The lab is, like the scientific method, one of purposeful messiness. Squeals erupt around the room as water sprays from the sink and sprouts from the holes punched through the sides of the soda bottles. The prevailing sentiment is excitement. “Don’t start without me!” one student says as he safely scampers to the sink for another trial. At the back of the room, Ellie accidentally runs away from the soda bottle without applying pressure to the sides of the bottle — so her group does it again. After more than a minute squeezing the soda bottle, Ellie is feeling it. “My fingies are starting to hurt!” she says. Science can be arduous.
Cranch, bedecked in a periodic table-patterned lanyard, circulates among the sinks and assesses each group’s progress. After about 10 minutes, he brings the class back together to remind the groups that everyone should have at least two numbers — and, ideally, three — recorded on their lab packets. “Now you see,” he says, “what a Middle School lab investigation is like.” More freedom, but more responsibility. He gives the fifth graders the final 10 minutes of class to start their homework, in which they’ll attempt to answer their scientific question.

At a table near the back, Fiona notes based on her group’s data that the three bottles of different sizes produced three different volumes of water drained. Her partner nods and tries to knead their observations into a scientific assertion. “The smaller the bottle,” he says, “the smaller the amount of millimeters that drains out of the bottle.” Cranch nods approvingly. “Your next sentence,” he says, “should provide some evidence.”
Science, much like a drink flying unsuspectingly out of the bottom of a cup, is uncomfortable. At the front of the room, Jack asks Cranch why his group has observed what they’ve observed. Cranch rests his arms on the edge of the table and peers into the eyes of three aspiring scientists.
“Find weird things in the world,” he says, “and figure out why those weird things are happening.”
He smiles.
“Sit with that discomfort.”

Honors Chemistry: Susan Brookhart’s Classroom
By Sreshta Chalicham ’28
Editor’s Note: Chalicham is serving as a contributor to News & Notes throughout the 2025–2026 school year. A 10th grader in Susan Brookhart’s Honors Chemistry course, Chalicham detailed her experience in a recent density-focused lesson.
Density equals mass divided by volume. In the Upper School’s Honors Chemistry course, students dive deeper into the concept under the engaging guidance of their teacher, Susan Brookhart. Honors Chemistry, a 10th grade class known to be challenging and rigorous, has a curriculum that prepares students for a future in advanced sciences. In today’s class, students are handed back their quizzes from the preceding class as Ms. Brookhart details procedures and possible mistakes within each question. Once the murmuring quiets and the students sheath their tests into binders, Ms. Brookhart divides the class into groups and asks them to collect whiteboards.
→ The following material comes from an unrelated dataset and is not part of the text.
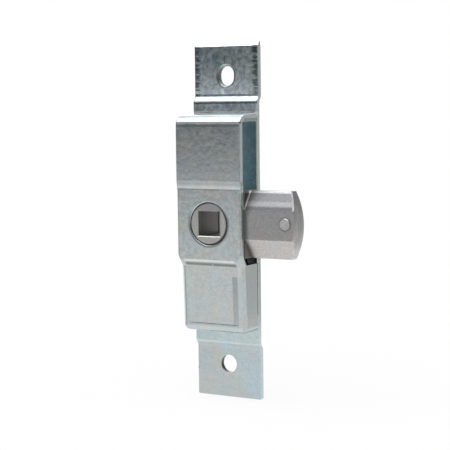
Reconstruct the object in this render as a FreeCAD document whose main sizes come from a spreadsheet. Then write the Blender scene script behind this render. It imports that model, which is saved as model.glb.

As the markers and boards are divided among them, each group is also presented with a small white cardboard box filled with density cubes of various substances. Some of these include acrylic, plastic, wood and a collection of metals. Groups draw particle diagrams of three of the substances in the box, and then the class discusses whether a particle’s size should affect its mass. (Hint: It should!) They come to multiple conclusions, so they once again turn to three specific cubes that Ms. Brookhart asks them to test: copper, aluminum and pine.
Given the density of each substance, and armed with prior knowledge about calculating density, students are tasked with finding the volume for three of these substances without using a beaker or water. After a few moments of pondering with their peers, students rush to the digital scales perched at each lab station. The students quickly weigh each cube, record its mass on their whiteboard and draw calculators from their backpacks to divide the mass by the given density. Once all the groups have completed their miniature experiment, they return to their seats and project their group’s answers on the board.
But when all of the answers differ, Ms. Brookhart fosters a discussion to answer a crucial question in the course: Why? The class soon concludes that since the elements are natural materials, the wood especially may have a difference in density due to holes or cracks within the cube. Once again, a mystery is solved.
With 15 minutes remaining in the class, students receive activity packets to bolster their density knowledge. A few minutes of silence and scratching pencils ensue: Each student is delving into their packet to practice for their upcoming quiz. At the end of the week, they have their first unit test, so Ms. Brookhart pauses the work session to introduce a new study method: retrieval practice, which is essentially an organized brain dump. She hands out templates for students to attempt the strategy.
The class comes to a close with a chorus of thank yous! as the chemists leave, their scientific knowledge feeling more dense — in a good way — than when they arrived this afternoon.